• **Material provided**:
=======
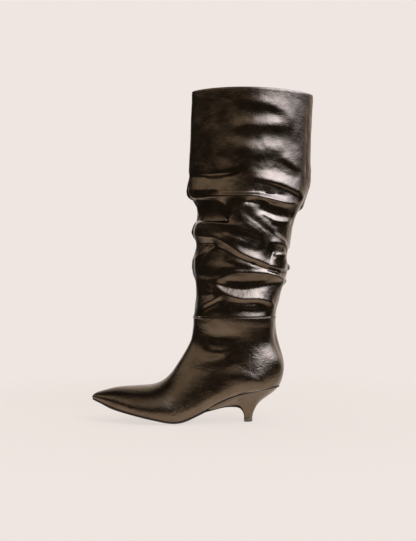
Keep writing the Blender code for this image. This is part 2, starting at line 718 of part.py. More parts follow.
def build_seam_piping():
    """A round cord that follows the ankle seam and stands a little proud of the wall."""
    angle = ring_angles(SHAFT_COLUMNS)
    path = shaft_surface(angle, np.zeros(len(angle)))
    path[:, 2] = SEAM_Z
    middle = path.mean(axis=0)
    ahead = np.roll(path, -1, axis=0) - np.roll(path, 1, axis=0)
    outward = unit(np.column_stack([ahead[:, 1], -ahead[:, 0], np.zeros(len(path))]))
    if np.sum(outward * (path - middle)) < 0:
        outward = -outward
    radius = PIPING_DIAMETER / 2
    path = path + outward * (PIPING_PROUD - radius)
    turn = np.arange(PIPING_SIDES) * 2 * math.pi / PIPING_SIDES
    rings = [path + radius * (outward * math.cos(a) + np.array([0, 0, math.sin(a)])) for a in turn]
    vertices = np.stack(rings, axis=1).reshape(-1, 3)
    count = len(path)
    faces = []
    for i in range(count):
        following = (i + 1) % count
        for j in range(PIPING_SIDES):
            k = (j + 1) % PIPING_SIDES
            here, there = i * PIPING_SIDES, following * PIPING_SIDES
            faces.append((here + j, here + k, there + k, there + j))
    return new_mesh("seam_piping", vertices, faces, LEATHER)


def clear_scene():
    for item in list(bpy.data.objects):
        bpy.data.objects.remove(item, do_unlink=True)


def main():
    clear_scene()
    build_outsole()
    build_heel()
    build_top_piece()
    build_upper()
    build_seam_piping()
    build_shaft()
    build_insole()


main()
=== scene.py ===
"""A slouch boot in glossy bronze leather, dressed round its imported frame.

Metres, +Z up. The toe points to -X and the outer side faces -Y and the camera. Tables hold shares of the
named sizes, or millimetres where their comment says so. Along the foot, `run` goes from 0 at the back of the
heel to 1 at the toe.
"""

import math

import bmesh
import bpy
import numpy as np
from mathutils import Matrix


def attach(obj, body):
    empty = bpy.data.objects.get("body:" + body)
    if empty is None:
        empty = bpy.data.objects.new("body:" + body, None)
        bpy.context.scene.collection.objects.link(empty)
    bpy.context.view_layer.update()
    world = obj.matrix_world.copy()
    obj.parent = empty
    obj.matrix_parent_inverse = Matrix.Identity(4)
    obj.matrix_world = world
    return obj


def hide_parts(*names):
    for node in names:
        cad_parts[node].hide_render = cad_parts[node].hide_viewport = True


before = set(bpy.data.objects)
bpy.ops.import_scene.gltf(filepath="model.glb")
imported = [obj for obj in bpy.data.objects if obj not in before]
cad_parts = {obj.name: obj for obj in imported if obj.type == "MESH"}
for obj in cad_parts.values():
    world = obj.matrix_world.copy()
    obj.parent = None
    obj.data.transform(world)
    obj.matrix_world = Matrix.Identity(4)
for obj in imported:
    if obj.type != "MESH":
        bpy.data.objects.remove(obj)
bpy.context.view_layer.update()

MM = 0.001

# The boot's driving sizes, as in the frame
FOOT_LENGTH = 265 * MM
BALL_WIDTH = 78 * MM
HEEL_HEIGHT = 49 * MM
TOE_SPRING = 28 * MM
ANKLE_HEIGHT = 94.7 * MM
SHAFT_HEIGHT = 310 * MM
COLLAR_LENGTH = 167 * MM
COLLAR_WIDTH = 94 * MM
SHAFT_OVERHANG = 40 * MM
COLLAR_TILT = 5 * MM
WALL = 1.8 * MM
GAP = 0.3 * MM
SOLE_THICKNESS = 2.6 * MM
FLAP_THICKNESS = 1.4 * MM
EDGE_LIFT = 2.4 * MM
CROWN = 2.6 * MM
CROWN_START = 0.1
CROWN_END = 0.12
TREAD_CROWN = 4.0 * MM
SOLE_INSET = 0.5 * MM
INSOLE_THICKNESS = 2.2 * MM
INSOLE_CLEARANCE = 1.4 * MM
INSOLE_TOE_GAP = 0.02
INSOLE_EDGE = 0.75
TOP_PIECE_HEIGHT = 4.8 * MM
TOP_PIECE_RIM = 0.5 * MM
TIP_WIDTH = 12.8 * MM
TIP_FLAT = 0.35
PIPING_DIAMETER = 2.2 * MM
PIPING_PROUD = 0.9 * MM

HEEL_BACK_X = (FOOT_LENGTH - SHAFT_OVERHANG) / 2
TREAD_Z = EDGE_LIFT + SOLE_THICKNESS + GAP
SEAM_Z = HEEL_HEIGHT + ANKLE_HEIGHT
TIP_Z = TOP_PIECE_HEIGHT + GAP
HALF_SEAM_SPACE = PIPING_DIAMETER / 2 + GAP
SHAFT_LOW = SEAM_Z + HALF_SEAM_SPACE
SHAFT_RUN = SHAFT_HEIGHT - HALF_SEAM_SPACE

HEEL_END = 0.0275
HEEL_ROUND = 0.106
TOE_ROUND = 0.03
TOE_INSET_RATIO = 1.8
SPLIT_RUN = 0.408
STATION_MARGIN = 0.004
SEAM_REACH = 0.2
ROUND_POWER = 0.93
LENS_ALONG = 1.0
LENS_ACROSS = 1.5
LENS_REACH = 0.75

# The camera looks along +Y from this far away, level, and sees FRAME_HEIGHT of the boot's middle plane
CAMERA_X = 7.6 * MM
CAMERA_Z = 207.7 * MM
CAMERA_DISTANCE = 1.25
FRAME_HEIGHT = 0.7466
SENSOR = 36.0


def table(columns, rows):
    """A table as one array for each named column."""
    values = np.array(rows, float)
    return {name: values[:, i] for i, name in enumerate(columns.split())}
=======
• **The exercise**: Print exactly the lines above from the one with "vertices, faces, LEATHER)" to the one with "if empty is", including both.

• **Solution for this problem**:
    return new_mesh("seam_piping", vertices, faces, LEATHER)


def clear_scene():
    for item in list(bpy.data.objects):
        bpy.data.objects.remove(item, do_unlink=True)


def main():
    clear_scene()
    build_outsole()
    build_heel()
    build_top_piece()
    build_upper()
    build_seam_piping()
    build_shaft()
    build_insole()


main()
=== scene.py ===
"""A slouch boot in glossy bronze leather, dressed round its imported frame.

Metres, +Z up. The toe points to -X and the outer side faces -Y and the camera. Tables hold shares of the
named sizes, or millimetres where their comment says so. Along the foot, `run` goes from 0 at the back of the
heel to 1 at the toe.
"""

import math

import bmesh
import bpy
import numpy as np
from mathutils import Matrix


def attach(obj, body):
    empty = bpy.data.objects.get("body:" + body)
    if empty is None:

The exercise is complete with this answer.